● Dataset excerpt:
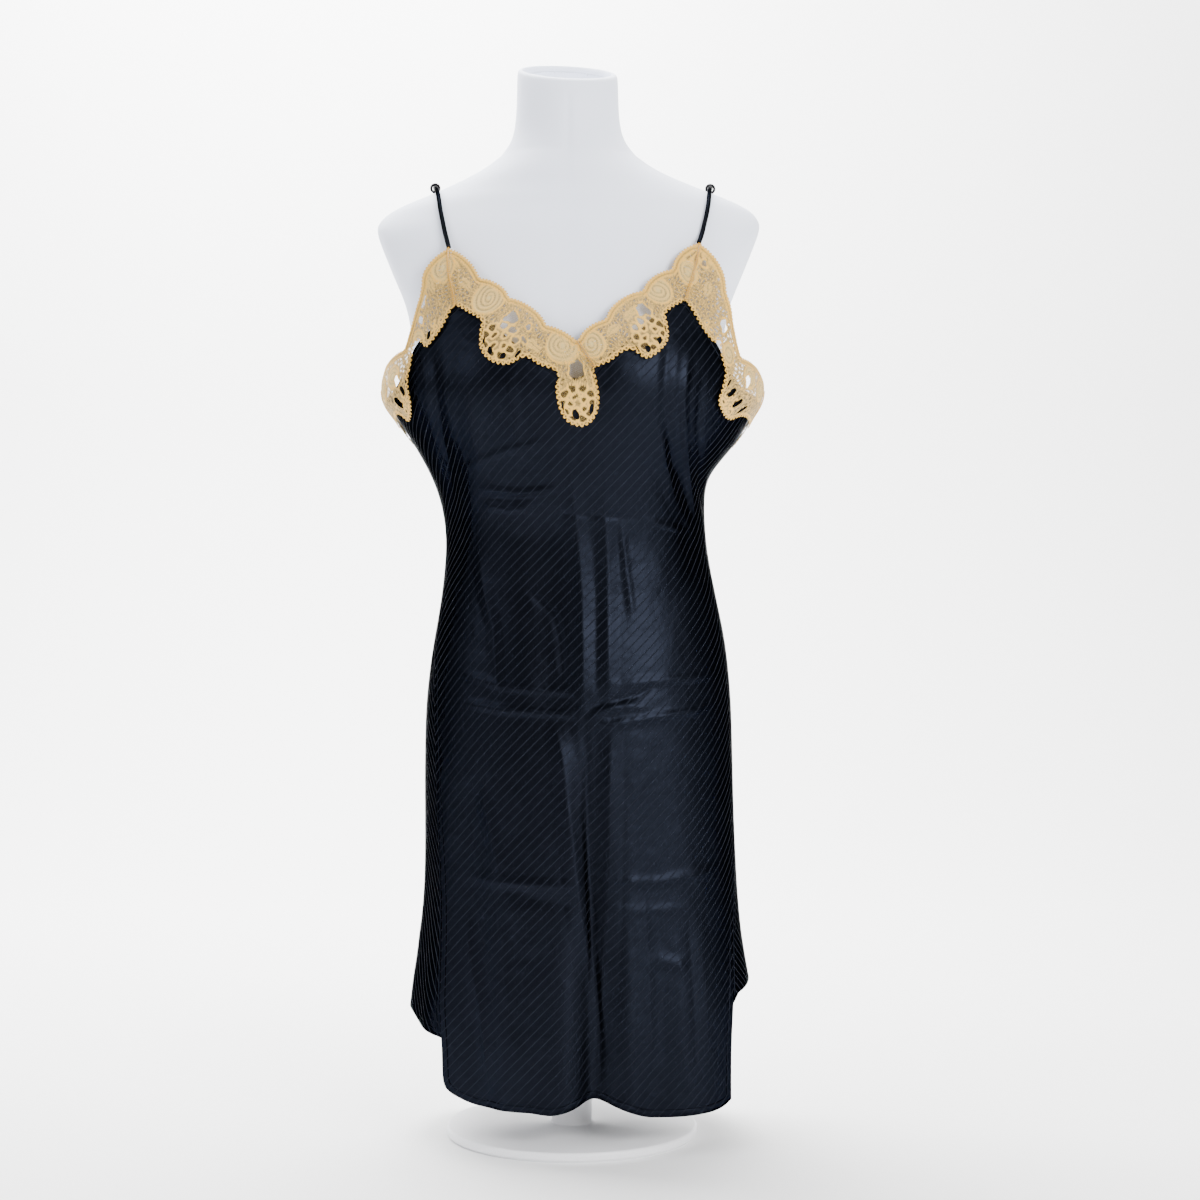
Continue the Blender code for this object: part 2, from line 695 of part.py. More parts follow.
def lace_bands():
    """Five bands: two at the neck, which meet in a V, two at the armholes and one across the back."""
    front_lace("lace_neck_left", NECK_LEFT_CUSPS, NECK_LEFT_INNER, (6, 9, 9, 16), "neck", LEFT_LOBES)
    front_lace("lace_neck_right", NECK_RIGHT_CUSPS, NECK_RIGHT_INNER, (6, 9, 9, 6), "neck", RIGHT_LOBES)
    front_lace("lace_arm_left", ARM_LEFT_CUSPS, ARM_LEFT_INNER, (6, 6, 4, 11), "arm", ARM_LEFT_LOBES)
    front_lace("lace_arm_right", ARM_RIGHT_CUSPS, ARM_RIGHT_INNER, (6, 6, 4, 11), "arm", ARM_RIGHT_LOBES)
    share = np.linspace(-1, 1, BACK_SCALLOPS * 5 + 1)
    phase = (share + 1) / 2 * BACK_SCALLOPS
    lobes = [(2 * i + 0.45, 2 * i + 1.55) for i in range(BACK_SCALLOPS // 2)]
    ends = np.clip((1 - np.abs(share)) * 8, 0, 1)
    low = back_lace_edge(share, "low") - BACK_LOBE * np.sin(phase * math.pi / 2) ** 2 * ends
    turn = 2 + share * (1 - 2.6 * SEAM_GAP / QUARTER_GIRTH)
    grid = lace_grid(turn, back_lace_top(share), turn, low, "back")
    cloth_wall("lace_back", grid, LACE_THICK, GOLD_LACE, lobe_holes(phase, lobes))


def form_ring(z, inset=0.0):
    """One closed ring of points on the dress form, with its flat armhole plates and slanting neck top."""
    turn = np.arange(FORM_POINTS) * 4 / FORM_POINTS
    height = np.full(FORM_POINTS, z)
    x, y = ring_point(FORM_SECTIONS, BUST, turn, height)
    shrink = 1 - inset / np.hypot(x, y)
    x, y = x * shrink, y * shrink
    plate = PLATE_LOW[0] + max((z - PLATE_LOW[1]) * PLATE_SLOPE, -PLATE_DROP)
    over = np.maximum(np.abs(x) - plate + PLATE_ROUNDING, 0)
    held = PLATE_ROUNDING * (1 - np.exp(-over / PLATE_ROUNDING))
    x = np.where(over > 0, np.sign(x) * (plate - PLATE_ROUNDING + held), x)
    lean = np.clip((z - NECK_BASE) / (NECK_TOP - NECK_BASE), 0, 1)
    return np.stack([x + FORM_CENTRE_X, y, height + lean * (NECK_SLOPE * y + NECK_TILT * x)], -1)


def loft(rings):
    """A closed body through rings of the same number of points, from the lowest to the last, with flat ends."""
    bm = bmesh.new()
    loops = [[bm.verts.new(point) for point in ring] for ring in rings]
    count = len(loops[0])
    for lower, upper in zip(loops, loops[1:]):
        for i in range(count):
            j = (i + 1) % count
            bm.faces.new((lower[i], lower[j], upper[j], upper[i]))
    bm.faces.new(reversed(loops[0]))
    bm.faces.new(loops[-1])
    return bm


def dress_form():
    """A limbless torso: hips, waist, bust, flat armhole plates, shoulders and a neck with a hollow top."""
    heights = np.concatenate(
        [
            np.linspace(FORM_BOTTOM + FORM_EDGE, 0.68, 8),
            np.linspace(0.705, 0.885, 10),
            [0.897, 0.906, 0.914, 0.920, 0.926, 0.932, 0.940, 0.949, 0.959, 0.970, 0.982],
            np.linspace(0.998, NECK_TOP - 0.003, 3),
        ]
    )
    rings = [form_ring(FORM_BOTTOM, FORM_EDGE), form_ring(FORM_BOTTOM + FORM_EDGE * 0.3, FORM_EDGE * 0.3)]
    rings += [form_ring(z) for z in heights]
    rings += [form_ring(NECK_TOP, NECK_RIM * 0.4), form_ring(NECK_TOP, NECK_RIM)]
    recess = form_ring(NECK_TOP, NECK_RIM) - np.array([0, 0, NECK_RECESS])
    rings.append(recess)
    bm = loft(rings)
    bmesh.ops.recalc_face_normals(bm, faces=bm.faces)
    return add_object("form_torso", mesh_from(bm, "form_torso"), WHITE_COVER)


def turned(name, profile, finish):
    """A body turned about the Z axis from (radius, height) points, listed down its outer side."""
    bm = bmesh.new()
    points = [bm.verts.new((radius, 0, z)) for radius, z in profile]
    for a, b in zip(points, points[1:]):
        bm.edges.new((a, b))
    made = add_object(name, mesh_from(bm, name), finish)
    screw = made.modifiers.new("turn", "SCREW")
    screw.steps = screw.render_steps = 32
    screw.use_merge_vertices = True
    screw.merge_threshold = 0.00001
    return made


def stand():
    """A round plate with a socket, and a pole with a flange on top that the form sits on."""
    bore = POLE_RADIUS + SEAM_GAP
    top = BASE_THICK + COLLAR_HEIGHT
    turned(
        "stand_base",
        (
            (0, BASE_THICK),
            (bore, BASE_THICK),
            (bore, top),
            (COLLAR_RADIUS, top),
            (COLLAR_RADIUS, BASE_THICK),
            (BASE_RADIUS - BASE_EDGE, BASE_THICK),
            (BASE_RADIUS, BASE_THICK - BASE_EDGE),
            (BASE_RADIUS, BASE_EDGE),
            (BASE_RADIUS - BASE_EDGE, 0),
            (0, 0),
        ),
        WHITE_STEEL,
    )
    seat = FORM_BOTTOM - SEAM_GAP
    low = seat - FLANGE_THICK
    foot = BASE_THICK + SEAM_GAP
    turned(
        "stand_pole",
        (
            (0, seat),
            (FLANGE_RADIUS, seat),
            (FLANGE_RADIUS, low),
            (POLE_RADIUS, low),
            (POLE_RADIUS, foot),
            (0, foot),
        ),
        WHITE_STEEL,
    )


def strap_anchor(turn, z):
    """The middle of a strap's cut end, just above the edge of the lace that it is sewn to."""
    turn, z = np.array([turn]), np.array([z + STRAP_BUTT])
    return Vector((slip_surface(turn, z) + slip_normals(turn, z) * (LACE_LIFT - LACE_THICK / 2))[0])


def strap_route(form_tree, route, front_end, back_end):
    """Points along a strap's middle, laid on the form from the front peak over the shoulder to the back."""
    degrees, x = (list(column(route, STRAP_COLUMNS, name)) for name in STRAP_COLUMNS)
    first, last = (
        math.degrees(math.atan2(end.z - STRAP_AXIS_HEIGHT, -end.y)) % 360 for end in (front_end, back_end)
    )
    angles = np.linspace(first, last, STRAP_POINTS)
    across = smooth_curve(angles, [first, *degrees, last], [front_end.x, *x, back_end.x])
    raised = SLIDER_BORE + 2 * SLIDER_WIRE - STRAP_RADIUS
    points = [front_end]
    for angle, x in list(zip(angles, across))[1:-1]:
        inside = Vector((x, 0, STRAP_AXIS_HEIGHT))
        way = Vector((0, -math.cos(math.radians(angle)), math.sin(math.radians(angle))))
        place, normal, _, _ = form_tree.ray_cast(inside, way)
        if normal.dot(way) < 0:
            normal = -normal
        over_ring = raised * math.exp(-(((angle - 90) / 16) ** 2))
        points.append(place + normal * (STRAP_RADIUS + STRAP_LIFT + over_ring))
    return [*points, back_end]


def strap(side, form_tree, route, cusp):
    """A sewn satin cord, and the ring that it runs through on top of the shoulder."""
    peak_x, peak_z, _ = cusp
    across = 1 if side == "right" else -1
    back_share = 1 - 2 * BACK_STRAP_SCALLOP / BACK_SCALLOPS
    back_z = float(back_lace_top(np.array([back_share]))[0])
    points = strap_route(
        form_tree,
        route,
        strap_anchor(float(turn_at(peak_x, peak_z)), peak_z),
        strap_anchor(across * (2 - back_share), back_z),
    )
    data = bpy.data.curves.new(f"strap_{side}", "CURVE")
    data.dimensions = "3D"
    spline = data.splines.new("POLY")
    spline.points.add(len(points) - 1)
    for spline_point, point in zip(spline.points, points):
        spline_point.co = (*point, 1)
    data.bevel_depth = STRAP_RADIUS
    data.bevel_resolution = 2
    data.use_fill_caps = True
    add_object(f"strap_{side}", data, BLACK_SATIN)
    crest = max(range(len(points)), key=lambda i: points[i].z)
    along = (points[crest + 1] - points[crest - 1]).normalized()
    bpy.ops.mesh.primitive_torus_add(
        major_radius=SLIDER_BORE + SLIDER_WIRE,
        minor_radius=SLIDER_WIRE,
        major_segments=16,
        minor_segments=6,
        location=points[crest],
    )
    ring = bpy.context.object
    ring.name = f"slider_{side}"
    ring.rotation_mode = "QUATERNION"
    ring.rotation_quaternion = along.to_track_quat("Z", "Y")
    ring.data.materials.append(material(BLACK_ENAMEL))
    for collection in list(ring.users_collection):
        collection.objects.unlink(ring)
    parts.objects.link(ring)


for old in list(bpy.data.objects):
    bpy.data.objects.remove(old)
parts = bpy.data.collections.new("slip_nightshirt_on_form")
bpy.context.scene.collection.children.link(parts)

form = dress_form()
bpy.context.view_layer.update()
tree = BVHTree.FromObject(form, bpy.context.evaluated_depsgraph_get())
stand()
supports = satin_panels()
lace_bands()
strap("left", tree, STRAP_LEFT, NECK_LEFT_CUSPS[0])
strap("right", tree, STRAP_RIGHT, NECK_RIGHT_CUSPS[-1])
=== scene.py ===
import math

import bmesh
import bpy
import numpy as np
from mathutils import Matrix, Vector
from mathutils.bvhtree import BVHTree


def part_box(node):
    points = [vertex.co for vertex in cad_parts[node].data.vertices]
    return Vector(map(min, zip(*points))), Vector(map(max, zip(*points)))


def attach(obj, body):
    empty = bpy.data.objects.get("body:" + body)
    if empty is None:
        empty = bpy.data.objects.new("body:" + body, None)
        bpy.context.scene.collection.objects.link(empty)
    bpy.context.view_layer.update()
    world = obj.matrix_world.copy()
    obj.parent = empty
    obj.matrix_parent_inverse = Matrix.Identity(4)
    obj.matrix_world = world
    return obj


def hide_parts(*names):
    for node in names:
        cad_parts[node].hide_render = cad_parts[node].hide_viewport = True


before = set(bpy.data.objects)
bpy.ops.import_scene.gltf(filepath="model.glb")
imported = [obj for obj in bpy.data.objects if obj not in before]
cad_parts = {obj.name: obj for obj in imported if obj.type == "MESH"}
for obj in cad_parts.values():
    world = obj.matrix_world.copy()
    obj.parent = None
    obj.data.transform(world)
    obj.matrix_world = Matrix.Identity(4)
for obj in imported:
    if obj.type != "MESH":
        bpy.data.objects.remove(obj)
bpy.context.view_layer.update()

# The view and its light. The camera stands level with the hips, 2.2 m in front of the form. A pale
# floor runs up into a plain wall behind. The main lamp is soft and stands to the right of the camera.
CAMERA_PLACE = (0.028, -2.2, 0.532)
CAMERA_LENS = 66
CAMERA_SENSOR = 36
ROOM_LIGHT = 0.32
FLOOR_HALF_WIDTH = 7.0
FLOOR_FRONT = -5.0
WALL_BEND_START = 1.6
WALL_BEND_RADIUS = 1.0
WALL_BEND_STEPS = 12
WALL_TOP = 5.0
FLOOR_GREYS = ((0.90, 0.90, 0.90, 1), (0.94, 0.94, 0.94, 1))

camera = bpy.data.objects.new("camera", bpy.data.cameras.new("camera"))
camera.location = CAMERA_PLACE
camera.rotation_euler = (math.pi / 2, 0, 0)
camera.data.lens = CAMERA_LENS
camera.data.sensor_width = CAMERA_SENSOR
bpy.context.scene.collection.objects.link(camera)
bpy.context.scene.camera = camera


def soft_lamp(name, place, target, size, power, colour):
    """A square lamp that faces a point."""
    lamp = bpy.data.lights.new(name, "AREA")
    lamp.size = size
    lamp.energy = power
    lamp.color = colour
    made = bpy.data.objects.new(name, lamp)
    made.location = place
    made.rotation_euler = (Vector(target) - Vector(place)).to_track_quat("-Z", "Y").to_euler()
    bpy.context.scene.collection.objects.link(made)


soft_lamp("right_lamp", (1.7, -2.5, 1.45), (0, 0, 0.55), 1.6, 155, (1.0, 1.0, 1.0))
soft_lamp("left_lamp", (-2.6, -1.6, 1.9), (0, 0, 0.7), 1.6, 55, (0.93, 0.95, 1.0))
soft_lamp("top_lamp", (0.2, 0.5, 3.2), (0, 0.6, 0), 2.0, 60, (1.0, 1.0, 1.0))
soft_lamp("back_lamp", (-0.6, 1.2, 2.6), (0, 2.4, 0.8), 2.4, 430, (1.0, 1.0, 1.0))

world = bpy.data.worlds.new("room")
world.use_nodes = True
world.node_tree.nodes["Background"].inputs["Color"].default_value = (1.0, 1.0, 1.0, 1.0)
world.node_tree.nodes["Background"].inputs["Strength"].default_value = ROOM_LIGHT
bpy.context.scene.world = world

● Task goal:
Copy out only the lines running from the beginning of the data to the line with "GOLD_LACE, lobe_holes(phase, lobes))", both ends included.

● Response to the exercise:
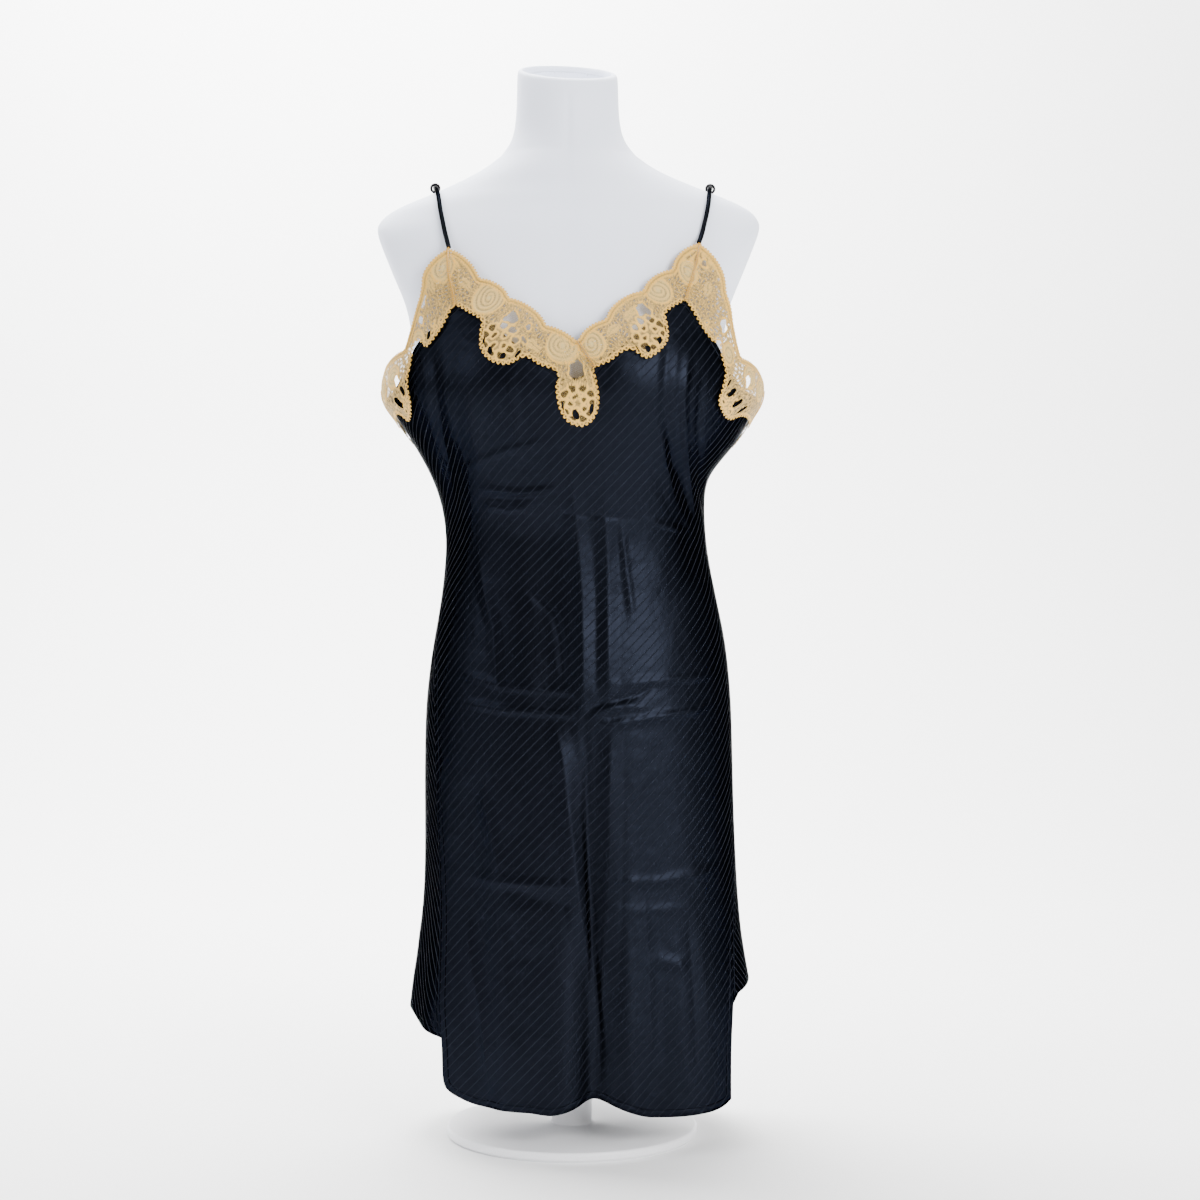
Continue the Blender code for this object: part 2, from line 695 of part.py. More parts follow.
def lace_bands():
    """Five bands: two at the neck, which meet in a V, two at the armholes and one across the back."""
    front_lace("lace_neck_left", NECK_LEFT_CUSPS, NECK_LEFT_INNER, (6, 9, 9, 16), "neck", LEFT_LOBES)
    front_lace("lace_neck_right", NECK_RIGHT_CUSPS, NECK_RIGHT_INNER, (6, 9, 9, 6), "neck", RIGHT_LOBES)
    front_lace("lace_arm_left", ARM_LEFT_CUSPS, ARM_LEFT_INNER, (6, 6, 4, 11), "arm", ARM_LEFT_LOBES)
    front_lace("lace_arm_right", ARM_RIGHT_CUSPS, ARM_RIGHT_INNER, (6, 6, 4, 11), "arm", ARM_RIGHT_LOBES)
    share = np.linspace(-1, 1, BACK_SCALLOPS * 5 + 1)
    phase = (share + 1) / 2 * BACK_SCALLOPS
    lobes = [(2 * i + 0.45, 2 * i + 1.55) for i in range(BACK_SCALLOPS // 2)]
    ends = np.clip((1 - np.abs(share)) * 8, 0, 1)
    low = back_lace_edge(share, "low") - BACK_LOBE * np.sin(phase * math.pi / 2) ** 2 * ends
    turn = 2 + share * (1 - 2.6 * SEAM_GAP / QUARTER_GIRTH)
    grid = lace_grid(turn, back_lace_top(share), turn, low, "back")
    cloth_wall("lace_back", grid, LACE_THICK, GOLD_LACE, lobe_holes(phase, lobes))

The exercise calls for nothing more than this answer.